[Start of Material provided]
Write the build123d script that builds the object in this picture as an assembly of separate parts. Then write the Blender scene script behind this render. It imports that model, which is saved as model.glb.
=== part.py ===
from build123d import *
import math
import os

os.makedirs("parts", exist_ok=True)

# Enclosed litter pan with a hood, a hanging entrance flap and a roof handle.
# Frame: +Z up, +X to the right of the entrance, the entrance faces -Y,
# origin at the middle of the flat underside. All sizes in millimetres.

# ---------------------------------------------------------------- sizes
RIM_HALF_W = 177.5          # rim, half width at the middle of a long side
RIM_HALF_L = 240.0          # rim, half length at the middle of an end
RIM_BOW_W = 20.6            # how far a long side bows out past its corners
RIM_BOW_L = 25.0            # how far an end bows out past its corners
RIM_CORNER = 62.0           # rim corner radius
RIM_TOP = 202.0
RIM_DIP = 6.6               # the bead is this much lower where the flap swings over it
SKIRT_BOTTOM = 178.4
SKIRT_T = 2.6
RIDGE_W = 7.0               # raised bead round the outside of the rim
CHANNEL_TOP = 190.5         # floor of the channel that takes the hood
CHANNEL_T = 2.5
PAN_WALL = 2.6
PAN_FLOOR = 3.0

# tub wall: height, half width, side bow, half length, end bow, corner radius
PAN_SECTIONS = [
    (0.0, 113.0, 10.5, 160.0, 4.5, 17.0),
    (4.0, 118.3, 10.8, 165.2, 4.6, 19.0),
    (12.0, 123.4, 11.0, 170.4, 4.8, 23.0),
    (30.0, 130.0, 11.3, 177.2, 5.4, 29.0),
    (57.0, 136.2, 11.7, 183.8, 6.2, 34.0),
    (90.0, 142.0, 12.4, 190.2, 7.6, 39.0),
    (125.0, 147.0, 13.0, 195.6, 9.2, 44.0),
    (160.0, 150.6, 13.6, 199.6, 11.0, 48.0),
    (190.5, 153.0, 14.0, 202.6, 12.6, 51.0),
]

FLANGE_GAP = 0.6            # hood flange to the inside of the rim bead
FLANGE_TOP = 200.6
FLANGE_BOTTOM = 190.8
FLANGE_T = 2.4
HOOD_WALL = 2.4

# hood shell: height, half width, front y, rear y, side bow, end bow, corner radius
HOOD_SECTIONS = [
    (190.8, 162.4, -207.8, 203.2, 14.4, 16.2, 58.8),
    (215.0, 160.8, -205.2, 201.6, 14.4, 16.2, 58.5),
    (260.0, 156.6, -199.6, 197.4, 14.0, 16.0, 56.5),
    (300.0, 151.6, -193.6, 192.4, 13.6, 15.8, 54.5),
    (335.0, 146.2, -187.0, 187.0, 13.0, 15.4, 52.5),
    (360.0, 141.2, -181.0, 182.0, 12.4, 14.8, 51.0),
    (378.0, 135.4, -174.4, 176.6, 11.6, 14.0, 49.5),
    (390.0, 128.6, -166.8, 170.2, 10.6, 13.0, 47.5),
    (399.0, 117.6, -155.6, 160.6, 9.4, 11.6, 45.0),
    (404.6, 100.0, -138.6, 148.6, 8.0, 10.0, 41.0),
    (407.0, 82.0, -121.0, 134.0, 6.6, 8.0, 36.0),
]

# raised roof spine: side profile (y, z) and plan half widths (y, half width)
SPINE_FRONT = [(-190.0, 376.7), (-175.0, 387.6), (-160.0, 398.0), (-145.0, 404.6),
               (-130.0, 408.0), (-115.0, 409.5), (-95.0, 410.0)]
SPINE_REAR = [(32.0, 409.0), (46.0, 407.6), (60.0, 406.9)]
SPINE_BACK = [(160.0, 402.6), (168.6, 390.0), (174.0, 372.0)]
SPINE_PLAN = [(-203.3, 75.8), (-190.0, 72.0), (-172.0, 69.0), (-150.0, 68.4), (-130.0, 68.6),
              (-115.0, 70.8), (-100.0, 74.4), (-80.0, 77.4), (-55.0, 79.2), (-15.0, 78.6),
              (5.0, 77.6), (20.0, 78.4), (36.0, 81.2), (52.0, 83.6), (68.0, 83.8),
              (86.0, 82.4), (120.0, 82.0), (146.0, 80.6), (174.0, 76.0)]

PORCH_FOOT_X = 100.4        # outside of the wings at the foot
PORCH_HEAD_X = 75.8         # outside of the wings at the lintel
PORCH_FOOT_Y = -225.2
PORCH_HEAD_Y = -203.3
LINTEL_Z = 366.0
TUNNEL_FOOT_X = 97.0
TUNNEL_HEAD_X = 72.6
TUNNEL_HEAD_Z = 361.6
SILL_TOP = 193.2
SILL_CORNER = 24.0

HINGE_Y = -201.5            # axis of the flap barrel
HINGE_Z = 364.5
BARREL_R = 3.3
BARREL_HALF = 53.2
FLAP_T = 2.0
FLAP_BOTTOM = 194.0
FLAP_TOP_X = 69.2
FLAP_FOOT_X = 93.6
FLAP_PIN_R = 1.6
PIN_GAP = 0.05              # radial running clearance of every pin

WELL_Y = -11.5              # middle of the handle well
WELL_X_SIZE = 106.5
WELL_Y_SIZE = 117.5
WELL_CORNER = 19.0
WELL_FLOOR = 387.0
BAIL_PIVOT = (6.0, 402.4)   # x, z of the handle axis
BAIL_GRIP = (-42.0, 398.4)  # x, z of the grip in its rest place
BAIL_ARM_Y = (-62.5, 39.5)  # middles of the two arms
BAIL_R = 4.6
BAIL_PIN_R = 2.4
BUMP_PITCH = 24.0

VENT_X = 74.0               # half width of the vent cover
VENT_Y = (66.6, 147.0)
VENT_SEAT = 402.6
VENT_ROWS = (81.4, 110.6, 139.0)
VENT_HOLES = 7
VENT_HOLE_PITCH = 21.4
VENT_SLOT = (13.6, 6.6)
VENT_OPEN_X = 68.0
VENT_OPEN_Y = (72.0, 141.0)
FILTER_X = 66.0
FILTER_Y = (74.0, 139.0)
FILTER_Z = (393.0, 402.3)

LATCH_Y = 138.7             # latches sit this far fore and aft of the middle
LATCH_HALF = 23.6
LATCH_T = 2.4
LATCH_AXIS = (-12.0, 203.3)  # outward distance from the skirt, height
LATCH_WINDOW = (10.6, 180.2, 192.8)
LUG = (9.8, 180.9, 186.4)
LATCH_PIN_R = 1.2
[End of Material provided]
● **Exercise description**
Using the listing above, show each line holding the string "parts".

● **Expected answer**
Write the build123d script that builds the object in this picture as an assembly of separate parts. Then write the Blender scene script behind this render. It imports that model, which is saved as model.glb.
os.makedirs("parts", exist_ok=True)